Читать «Голубая акула» онлайн - страница 63
Ирина Николаевна Васюченко
— Воля ваша. Не смею больше задерживать.
ГЛАВА ДЕСЯТАЯ
Два предложения
В разгаре лета здесь сумасшедший зной. Начинаешь чувствовать себя полярным медведем, гибнущим среди раскаленных песков Сахары. Сад привял, его тень совершенно не дает прохлады. Ветерок — если и повеет — так сух и горяч, что, право, лучше бы его совсем не было.
Истомившись, я решил дотащиться до речки в надежде, что купанье хоть сколько-нибудь освежит меня. Но обратный путь по жаре свел на нет краткое облегчение. Стало еще хуже. Я прошел к себе, рухнул без сил на продавленный диван и забылся в душном полусне. Из него меня вывел голос Муси. Как всегда, он был полон свежей энергии.
— Мама, послушай!
— Не кричи, — прозвучало приглушенно, похоже, Ольга Адольфовна тоже с трудом выносила это пекло. — У Алтуфьева наверняка все слышно. Незачем вынуждать его присутствовать при нашей болтовне, мы и так…
— Алтуфьева нет дома, он ушел купаться, — возразила девочка, видимо не заметившая моего возвращения. — Мама, тебе нравится Алтуфьев?
— Очень, — был усталый ответ. — Милый человек, умница. Только, знаешь, он не жилец. Мне Ксенофонт Михайлович говорил со слов Подобедова. Это его лечащий врач. Подобедов вообще не понимает, почему он до сих пор жив.
— Подобедов решето! — не одобрила Муся.
— Эти твои выражения…
— Если не нравится, я могу найти другое. Скважина твой Подобедов! Папа никогда так не болтал о своих больных, он говорил, что умение помалкивать для врача настолько же необходимо, как умение отличить подагру от насморка.
— Знаешь, твой отец был человеком незаурядным. Не надо всех с ним сравнивать. Это неразумно. А насчет Алтуфьева я сама просила Ксенофонта Михайловича разузнать. Подобедов его очень чтит, другому он бы не сказал.
— Значит, Алтуфьев… жаль! — беспечно вздохнула Муся. (Право, эта пигалица убеждена, будто человеку старше тридцати уже безразлично, когда помирать: в ее глазах он и без того немногим живее египетской мумии.) — Но послушай, что произошло! Мне сделали предложенье!

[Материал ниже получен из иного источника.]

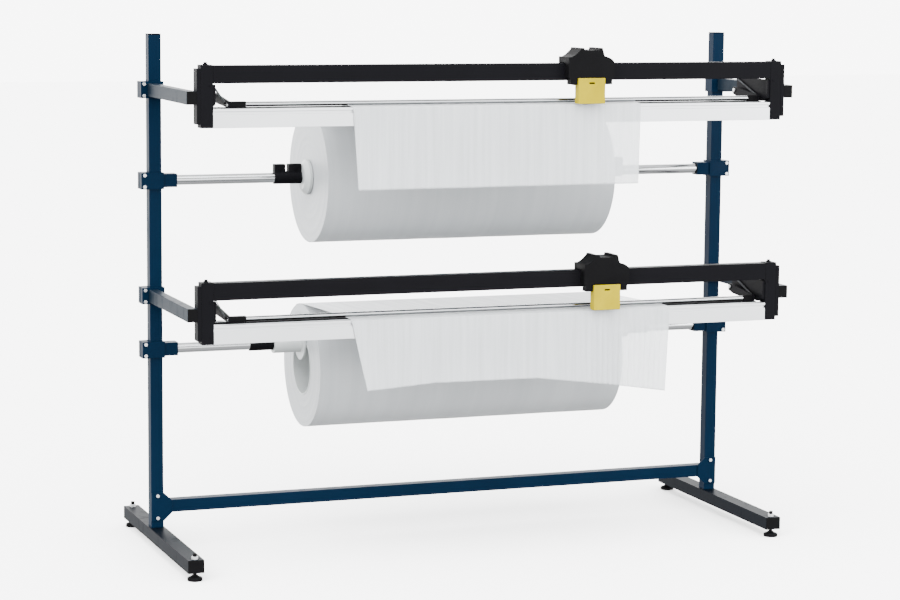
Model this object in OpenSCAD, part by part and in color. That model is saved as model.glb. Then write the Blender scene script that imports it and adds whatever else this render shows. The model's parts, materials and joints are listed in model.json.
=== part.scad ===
// Two-tier floor rack for wide film rolls, each tier with its own cutting rail.
// Origin: on the floor, at the centre of the footprint. +X runs along the rolls,
// -Y points to the user at the front, +Z is up.

/* [Stand] */
// Distance between the centres of the two uprights
upright_span = 1950; // [1900:10:2200]
// Side of the square upright tube
upright_w = 40; // [36:1:44]
// Wall of all the steel tubes
tube_wall = 3; // [2:0.5:4]
// Overall height of the stand
stand_h = 1636; // [1600:2:1800]
// Width of a foot beam
foot_w = 50; // [44:1:60]
// Height of a foot beam's section
foot_h = 40; // [36:1:50]
// Height of the underside of the foot beams above the floor
foot_gap = 26; // [24:1:30]
// Reach of the foot beams forward of the uprights
foot_front = 500; // [480:5:540]
// Reach of the foot beams behind the uprights
foot_back = 342; // [300:2:400]
// Underside of the brace between the uprights
brace_z = 114; // [100:2:200]

/* [Rolls] */
// Diameter of the upper film roll
upper_roll_d = 422; // [250:2:430]
// Diameter of the lower film roll
lower_roll_d = 400; // [300:2:430]
// Length of the upper film roll
upper_roll_len = 985; // [800:5:1000]
// Length of the lower film roll
lower_roll_len = 1050; // [900:5:1070]
// Sideways offset of the upper roll from the middle of the stand
upper_roll_shift = 24.5; // [0:0.5:40]
// Sideways offset of the lower roll from the middle of the stand
lower_roll_shift = 35; // [0:0.5:40]
// Outside diameter of the upper roll's core
core_d = 92; // [86:1:100]
// Bore of the upper roll's core
core_bore_d = 76; // [70:1:80]
// Diameter of the roll shafts
shaft_d = 32; // [28:1:34]
// Height of the upper roll shaft
upper_shaft_z = 1176.5; // [1170:0.5:1185]
// Height of the lower roll shaft
lower_shaft_z = 641; // [630:1:650]

/* [Cutting rails] */
// Drop from the upper cutting rail to the lower one
tier_drop = 648; // [640:1:660]
// Height of the centre of the upper arms
arm_z = 1462; // [1460:1:1466]
// Distance of the guide beam's centre forward of the uprights
rail_forward = 488; // [480:1:500]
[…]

— Тебе? Кто же этот обезумевший храбрец?
— Тишка Кириченко, чабановский батрачонок! Вот, он прислал мне письмо! Здесь в начале говорится, — она прыснула, — про любовь соловья и розы. А потом про корову, что она у него есть… у его родителей, конечно. И что через два года он сможет жениться, а если я согласна быть его невестой, он уже теперь будет пилить для нас дрова.
— Откуда Тишка мог узнать про розу и соловья? — недоуменно протянула госпожа Трофимова.
— Да ниоткуда он про них не знает! Это Витька, козий пастух, пишет такие письма. Он в гимназии начинал учиться, вот и… Все мальчишки, когда нужно любовное письмо, сразу к Витьке бегут.
— За плату?
— Не даром же!
— Бедный Тиша, он еще и потратился…
— Пустяки. Витька недорого берет.
Краткая пауза была заполнена чуть слышным смехом обеих. Было в нем что-то русалочье, как всегда, когда женщины между собой смеются над незадачливым влюбленным. Я вспомнил батрачонка Чабановых — всклокоченное (здесь бы сказали «вскошканное» или «куструбатое») существо с приплюснутым носом, рыжими глазками и длинным лягушачьим ртом. Как мы часто не хотим понять, что у нас нет ни единого шанса! А окружающим равнодушным наблюдателям это очевидно. Не помогут тебе ни Витька-грамотей, ни корова — швах твое дело, друг Тишка.